── Supplied material ──

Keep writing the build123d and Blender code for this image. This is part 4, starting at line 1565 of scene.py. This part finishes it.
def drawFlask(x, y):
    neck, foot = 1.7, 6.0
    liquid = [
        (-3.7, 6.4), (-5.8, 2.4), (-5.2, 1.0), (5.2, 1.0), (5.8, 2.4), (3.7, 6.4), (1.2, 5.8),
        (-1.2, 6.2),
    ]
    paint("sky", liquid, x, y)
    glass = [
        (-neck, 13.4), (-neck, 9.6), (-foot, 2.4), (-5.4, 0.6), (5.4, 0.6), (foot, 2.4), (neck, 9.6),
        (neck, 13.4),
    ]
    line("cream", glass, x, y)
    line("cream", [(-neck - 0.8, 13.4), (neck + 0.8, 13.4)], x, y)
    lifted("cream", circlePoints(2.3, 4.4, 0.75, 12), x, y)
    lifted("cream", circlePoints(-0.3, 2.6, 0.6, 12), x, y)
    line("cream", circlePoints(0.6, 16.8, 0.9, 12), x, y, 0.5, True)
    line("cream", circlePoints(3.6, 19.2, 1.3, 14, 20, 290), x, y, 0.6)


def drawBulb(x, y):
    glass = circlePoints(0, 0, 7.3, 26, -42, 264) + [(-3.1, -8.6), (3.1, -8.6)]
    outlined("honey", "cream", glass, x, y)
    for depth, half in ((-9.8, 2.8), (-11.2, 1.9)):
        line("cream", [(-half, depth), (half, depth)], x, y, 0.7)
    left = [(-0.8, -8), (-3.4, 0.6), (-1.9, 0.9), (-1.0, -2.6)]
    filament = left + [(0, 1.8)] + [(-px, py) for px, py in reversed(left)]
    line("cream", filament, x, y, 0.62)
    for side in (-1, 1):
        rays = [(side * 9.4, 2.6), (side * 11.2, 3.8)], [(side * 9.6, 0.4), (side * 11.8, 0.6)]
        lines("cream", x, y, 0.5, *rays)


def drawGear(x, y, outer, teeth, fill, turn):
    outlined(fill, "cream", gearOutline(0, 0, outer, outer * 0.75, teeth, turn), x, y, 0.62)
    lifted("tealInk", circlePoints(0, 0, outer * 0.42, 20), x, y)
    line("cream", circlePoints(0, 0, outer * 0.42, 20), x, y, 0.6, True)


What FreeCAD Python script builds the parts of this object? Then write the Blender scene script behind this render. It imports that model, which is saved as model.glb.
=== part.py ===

───
── Supplied material ──

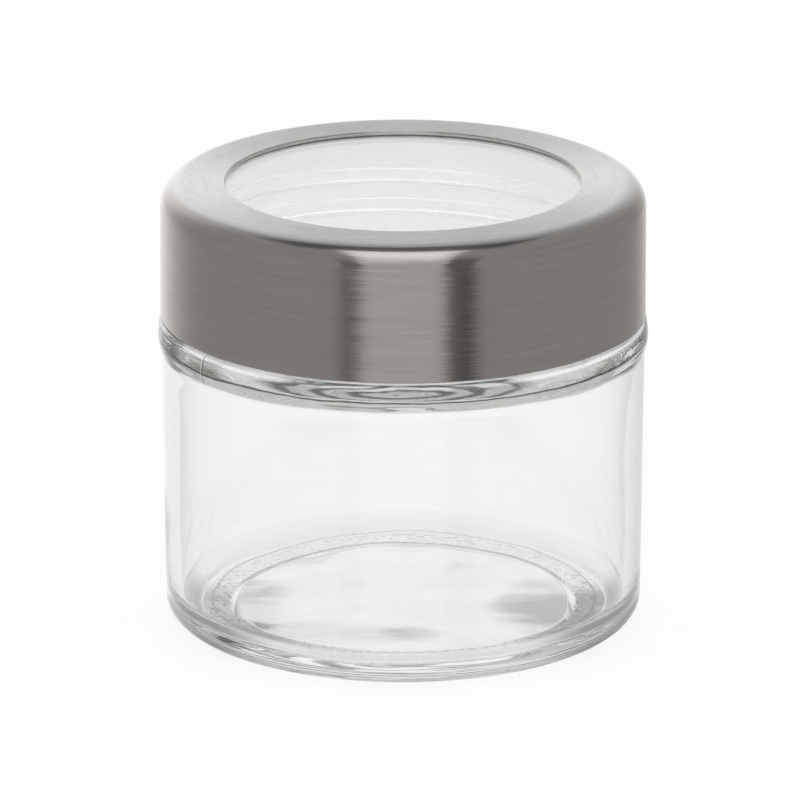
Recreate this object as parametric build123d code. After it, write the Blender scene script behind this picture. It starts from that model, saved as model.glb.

───
── Supplied material ──

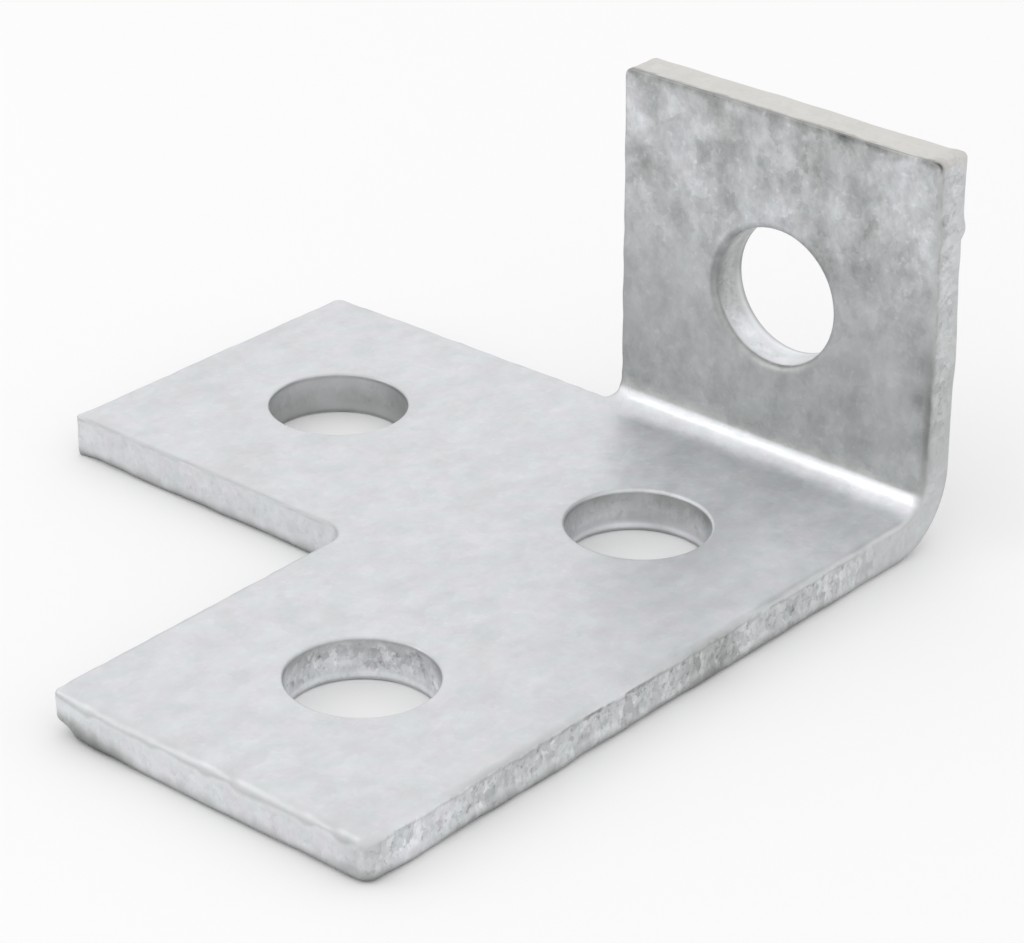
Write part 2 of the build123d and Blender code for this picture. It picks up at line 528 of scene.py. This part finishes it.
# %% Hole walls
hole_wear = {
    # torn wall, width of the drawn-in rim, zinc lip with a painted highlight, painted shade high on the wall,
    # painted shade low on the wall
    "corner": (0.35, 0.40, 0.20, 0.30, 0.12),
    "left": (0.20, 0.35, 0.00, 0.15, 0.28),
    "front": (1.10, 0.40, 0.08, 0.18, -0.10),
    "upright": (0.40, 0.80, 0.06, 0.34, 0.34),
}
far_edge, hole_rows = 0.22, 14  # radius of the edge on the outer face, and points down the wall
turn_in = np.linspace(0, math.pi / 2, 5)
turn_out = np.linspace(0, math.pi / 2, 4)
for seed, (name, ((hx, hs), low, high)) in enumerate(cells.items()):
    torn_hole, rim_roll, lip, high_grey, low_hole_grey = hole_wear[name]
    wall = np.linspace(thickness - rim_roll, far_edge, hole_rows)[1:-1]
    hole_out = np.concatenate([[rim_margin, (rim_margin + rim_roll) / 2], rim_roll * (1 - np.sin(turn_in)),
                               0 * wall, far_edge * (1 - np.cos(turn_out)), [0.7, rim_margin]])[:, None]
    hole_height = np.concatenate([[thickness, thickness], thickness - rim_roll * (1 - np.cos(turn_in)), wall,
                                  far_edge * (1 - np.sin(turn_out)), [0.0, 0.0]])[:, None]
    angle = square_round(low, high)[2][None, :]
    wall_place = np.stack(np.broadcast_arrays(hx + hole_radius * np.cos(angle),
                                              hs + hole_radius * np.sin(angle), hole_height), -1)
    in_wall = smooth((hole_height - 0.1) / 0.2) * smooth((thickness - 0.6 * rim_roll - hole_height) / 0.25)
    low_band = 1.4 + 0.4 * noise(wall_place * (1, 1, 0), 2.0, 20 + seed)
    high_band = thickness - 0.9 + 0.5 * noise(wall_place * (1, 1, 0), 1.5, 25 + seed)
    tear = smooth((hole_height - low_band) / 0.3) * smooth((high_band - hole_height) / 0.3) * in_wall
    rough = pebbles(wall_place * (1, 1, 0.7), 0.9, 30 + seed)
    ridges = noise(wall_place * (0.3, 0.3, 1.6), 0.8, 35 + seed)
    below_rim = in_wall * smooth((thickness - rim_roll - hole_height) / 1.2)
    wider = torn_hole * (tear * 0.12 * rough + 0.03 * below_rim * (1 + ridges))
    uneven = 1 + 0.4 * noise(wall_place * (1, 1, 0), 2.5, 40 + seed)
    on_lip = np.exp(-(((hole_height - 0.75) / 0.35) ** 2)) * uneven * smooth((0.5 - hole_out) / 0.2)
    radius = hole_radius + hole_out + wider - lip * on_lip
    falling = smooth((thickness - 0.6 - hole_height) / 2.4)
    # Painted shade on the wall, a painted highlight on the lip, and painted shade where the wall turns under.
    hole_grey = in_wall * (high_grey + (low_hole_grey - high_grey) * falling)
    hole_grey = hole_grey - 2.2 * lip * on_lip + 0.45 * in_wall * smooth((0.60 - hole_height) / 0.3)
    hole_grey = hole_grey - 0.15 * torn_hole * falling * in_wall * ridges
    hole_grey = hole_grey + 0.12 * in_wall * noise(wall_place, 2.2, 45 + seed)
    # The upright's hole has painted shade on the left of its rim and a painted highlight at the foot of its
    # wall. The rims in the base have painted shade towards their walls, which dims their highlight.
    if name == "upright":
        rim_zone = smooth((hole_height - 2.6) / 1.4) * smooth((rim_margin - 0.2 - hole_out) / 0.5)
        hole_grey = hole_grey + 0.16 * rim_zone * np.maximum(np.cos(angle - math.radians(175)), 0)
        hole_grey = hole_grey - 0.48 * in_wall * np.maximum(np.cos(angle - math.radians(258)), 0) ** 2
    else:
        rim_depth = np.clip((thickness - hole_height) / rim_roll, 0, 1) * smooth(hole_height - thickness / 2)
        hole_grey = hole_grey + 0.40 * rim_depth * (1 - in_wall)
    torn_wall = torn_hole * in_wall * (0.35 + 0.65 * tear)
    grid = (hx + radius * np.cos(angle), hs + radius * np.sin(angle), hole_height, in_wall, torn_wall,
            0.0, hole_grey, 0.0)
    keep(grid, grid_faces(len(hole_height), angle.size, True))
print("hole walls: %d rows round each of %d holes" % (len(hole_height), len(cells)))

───

Short problem: Within the listing above, the range opens at the line with "Keep writing the" and closes at the line with "y, 0.6, True)". Reproduce exactly the lines of that range, including both ends.

Solution:
Keep writing the build123d and Blender code for this image. This is part 4, starting at line 1565 of scene.py. This part finishes it.
def drawFlask(x, y):
    neck, foot = 1.7, 6.0
    liquid = [
        (-3.7, 6.4), (-5.8, 2.4), (-5.2, 1.0), (5.2, 1.0), (5.8, 2.4), (3.7, 6.4), (1.2, 5.8),
        (-1.2, 6.2),
    ]
    paint("sky", liquid, x, y)
    glass = [
        (-neck, 13.4), (-neck, 9.6), (-foot, 2.4), (-5.4, 0.6), (5.4, 0.6), (foot, 2.4), (neck, 9.6),
        (neck, 13.4),
    ]
    line("cream", glass, x, y)
    line("cream", [(-neck - 0.8, 13.4), (neck + 0.8, 13.4)], x, y)
    lifted("cream", circlePoints(2.3, 4.4, 0.75, 12), x, y)
    lifted("cream", circlePoints(-0.3, 2.6, 0.6, 12), x, y)
    line("cream", circlePoints(0.6, 16.8, 0.9, 12), x, y, 0.5, True)
    line("cream", circlePoints(3.6, 19.2, 1.3, 14, 20, 290), x, y, 0.6)


def drawBulb(x, y):
    glass = circlePoints(0, 0, 7.3, 26, -42, 264) + [(-3.1, -8.6), (3.1, -8.6)]
    outlined("honey", "cream", glass, x, y)
    for depth, half in ((-9.8, 2.8), (-11.2, 1.9)):
        line("cream", [(-half, depth), (half, depth)], x, y, 0.7)
    left = [(-0.8, -8), (-3.4, 0.6), (-1.9, 0.9), (-1.0, -2.6)]
    filament = left + [(0, 1.8)] + [(-px, py) for px, py in reversed(left)]
    line("cream", filament, x, y, 0.62)
    for side in (-1, 1):
        rays = [(side * 9.4, 2.6), (side * 11.2, 3.8)], [(side * 9.6, 0.4), (side * 11.8, 0.6)]
        lines("cream", x, y, 0.5, *rays)


def drawGear(x, y, outer, teeth, fill, turn):
    outlined(fill, "cream", gearOutline(0, 0, outer, outer * 0.75, teeth, turn), x, y, 0.62)
    lifted("tealInk", circlePoints(0, 0, outer * 0.42, 20), x, y)
    line("cream", circlePoints(0, 0, outer * 0.42, 20), x, y, 0.6, True)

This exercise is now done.